Single by Daniel Schuhmacher

from the album The Album
- Released: 15 May 2009
- Length: 3:31
- Label: 19; 313; Columbia; Sony;
- Songwriter: Dieter Bohlen
- Producer: Dreamfactory

Daniel Schuhmacher singles chronology
|  | "Anything but Love" (2009) | "Honestly" (2009) |

= Anything but Love (Daniel Schuhmacher song) =

"Anything but Love" is a song by German recording artist Daniel Schuhmacher, the winner of the sixth season of the television competition Deutschland sucht den Superstar.

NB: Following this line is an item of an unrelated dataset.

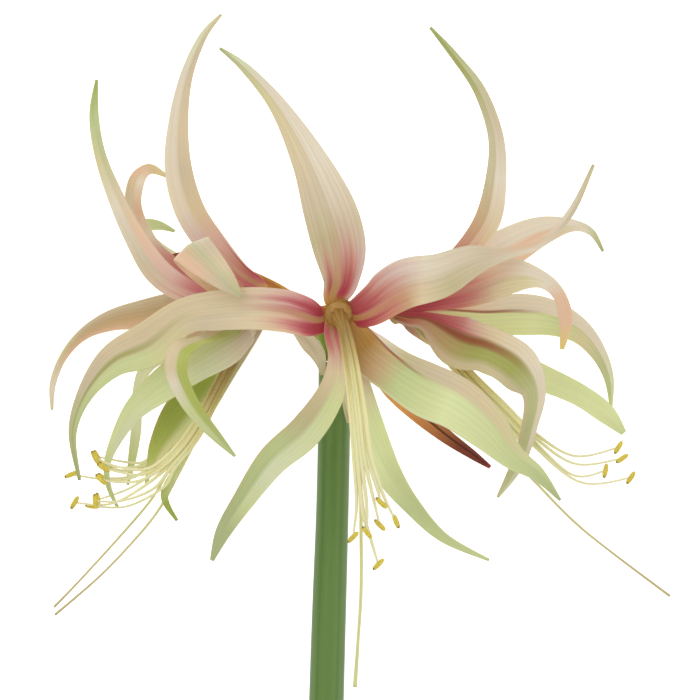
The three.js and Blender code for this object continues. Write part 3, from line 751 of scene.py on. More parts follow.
petals("left", LEFT_THROAT, LEFT_FACES, [
    ["up", 120, [
        [-37, 28.5, 12, 6.5, 70], [-46, 27.5, 16, 9, 50], [-60.4, 30, 18, 13, 40],
        [-73, 38.4, 17, 15, 40], [-82.7, 52.7, 14, 12.5, 42], [-91.2, 69.5, 10, 9.5, 42],
        [-98, 87, 5, 6.5, 40], [-101, 103.7, 0, 4.5, 25], [-100.3, 118.6, -4, 1.2],
    ], "petal_cream", {}, {
        "left": "blush 36, beige 50, ivory 65, butter 76, apple 86, lime 100",
        "right": "rose 33, blush 42, peach 56, cream 66, sage 77, apple 88, lime 100",
        "flush": 0.34, "deep": "rose",
    }],
    ["near", 60, [
        [-35.5, 27.5, 20, 6.5], [-40.5, 28, 29, 9], [-47, 33, 41, 12], [-55, 41, 50, 15],
        [-59.5, 47, 55.5, 17], [-59, 47.5, 60.5, 16.5], [-54, 42.5, 64.5, 14.5], [-48.3, 37, 67, 11.5],
        [-43, 31.8, 68, 7.5], [-38, 26.6, 68, 1.2],
    ], "petal_blush", {"steady": (0.84, 0.54, 0)}, {
        "left": "sage 18, tan 30, peach 42, peach 72, beige 86, khaki 100",
        "right": "sage 18, salmon 28, peach 38, ivory 52, beige 68, cream 80, khaki 100",
        "flush": 0.2, "middle": 0.2,
    }],
    ["claw", 0, [
        [-35.5, 20, 25, 6.5], [-43.4, 15, 35, 8], [-51, 10.2, 44, 7, -40], [-57.5, 7.8, 51.5, 7, -50],
        [-63.2, 5, 56, 9, -15], [-65, -0.8, 57, 9.5], [-64.4, -6.5, 55, 8.5], [-60.4, -15.5, 49, 7.5],
        [-54.4, -24.3, 42, 6], [-48, -31.8, 35, 4], [-41.5, -39, 28, 1.2],
    ], "petal_cream", {"crease": 1.1}, {
        "left": "rust 10, moss 20, sprout 36, sprout 78, apple 96",
        "right": "rust 10, tan 22, khaki 34, cream 48, cream 58, ivory 66, leaf 76, leaf 88, apple 100",
        "flush": 0.16, "middle": 0.12,
    }],
    ["broad", 300, [
        [-36, 14.5, 19, 8], [-40, 11, 23, 13], [-47, 6.5, 27, 18], [-59.5, -1.2, 27, 15.5],
        [-71.7, -9.6, 22, 13.6], [-83.7, -19.9, 15, 9], [-91.7, -32.6, 8, 5], [-95.6, -43.2, 3, 2.8],
        [-95, -52.5, 0, 2.2], [-91.2, -61.4, -2, 1.2],
    ], "petal_green", {}, {
        "left": "ivory 12, ivory 26, mint 38, lettuce 54, mint 70, leaf 84, apple 96",
        "right": "tan 14, sprout 22, leaf 36, lettuce 52, lettuce 70, leaf 80, apple 90, apple 100",
        "flush": 0.1, "middle": 0.3,
    }],
    ["down", 180, [
        [-37, 21, 3.8, 5.6], [-40, 12.5, 2, 7.6], [-46, 1.7, 0, 10], [-56.4, -11.1, -2, 15.2],
        [-66, -22.8, -4, 14.6], [-74.1, -35.4, -6, 8.6], [-78, -45.5, -7, 3], [-79.7, -51.8, -8, 1.2],
    ], "petal_green", {}, {
        "left": "blush 20, khaki 30, sage 44, leaf 62, butter 80, butter 92, sprout 100",
        "right": "blush 20, sprout 32, lime 50, lime 66, sprout 80, leaf 90, sprout 100",
        "flush": 0.2, "border": (-0.2, -0.3), "middle": 0.25, "margins": (None, "tan"),
        "margin_from": 0.6,
    }],
    ["narrow", 240, [
        [-32.4, 14, 9.6, 4.2], [-37, 6, 9.6, 4.4], [-45, -7, 9, 4.4], [-52.5, -20, 8.6, 4.2],
        [-59.5, -32.5, 8.3, 3.8], [-66, -44.5, 8.2, 3.4], [-71.4, -56, 8.2, 3.2],
        [-66.1, -66.4, 8.2, 1.2],
    ], "petal_cream", {}, {
        "left": "ivory 14, ivory 26, lettuce 44, lettuce 78, lime 90",
        "right": "ivory 14, ivory 26, lettuce 44, lettuce 78, lime 90",
        "flush": 0.1,
    }],
])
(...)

Written and produced by DSDS judge Dieter Bohlen, it was released as both his coronation song and debut single. Upon its release, it debuted at number-one on the Austrian, German and Swiss Singles Charts and became one of the highest-selling singles of the year. The song was later included on his debut album, The Album (2009).

==Chart performance==
In Germany, "Anything but Love" debuted at number one on the German Singles Chart, achieving the highest first-week sales of any single released in 2009, The song was eventually certified gold by the Bundesverband Musikindustrie (BVMI), finishing as the country’s 19th best-selling single of the year with total sales of 270,000 copies. The song also reached number one in both Austria and Switzerland, making Schuhmacher the fourth Deutschland sucht den Superstar winner to top the charts in all three countries after Alexander Klaws, Tobias Regner, and Mark Medlock.

==Music video==
A music video for "Anything but Love" was directed by Nikolaj Georgiew and filmed on Mallorca, the largest of Spain's Balearic Islands, in the week of 12 May 2009. Shot within 18 hours, the video was filmed near Cala Tuent and at the Gorg Blau reservoir, located within Serra de Tramuntana, the island's highest mountain range in the north. Schuhmacher's manager, Volker Neumüller, described the clip as featuring "vast open landscapes and rugged cliffs."

==Trrack listings==
All tracks written and produced by Dieter Bohlen.

CD single
| No. | Title | Length |
|---|---|---|
| 1. | "Anything but Love" (single version) | 3:30 |
| 2. | "Anything but Love" (orchester version) | 3:35 |
| 3. | "Anything but Love" (instrumental) | 3:28 |

==Charts==

===Weekly charts===

Weekly chart performance for "Anything but Love"
| Chart (2009) | Peak position |
|---|---|
| Austria (Ö3 Austria Top 40) | 1 |
| Germany (GfK) | 1 |
| Switzerland (Schweizer Hitparade) | 1 |

===Year-end charts===

Year-end chart performance for "Anything but Love"
| Chart (2009) | Position |
|---|---|
| Austria (Ö3 Austria Top 40) | 36 |
| Germany (GfK) | 19 |
| Switzerland (Schweizer Hitparade) | 72 |

==Certifications==

Certifications for "Anything but Love"
| Region | Certification | Certified units/sales |
| Germany (BVMI) | Gold | 150,000^{^} |
^{*} Sales figures based on certification alone. ^{^} Shipments figures based on certification alone.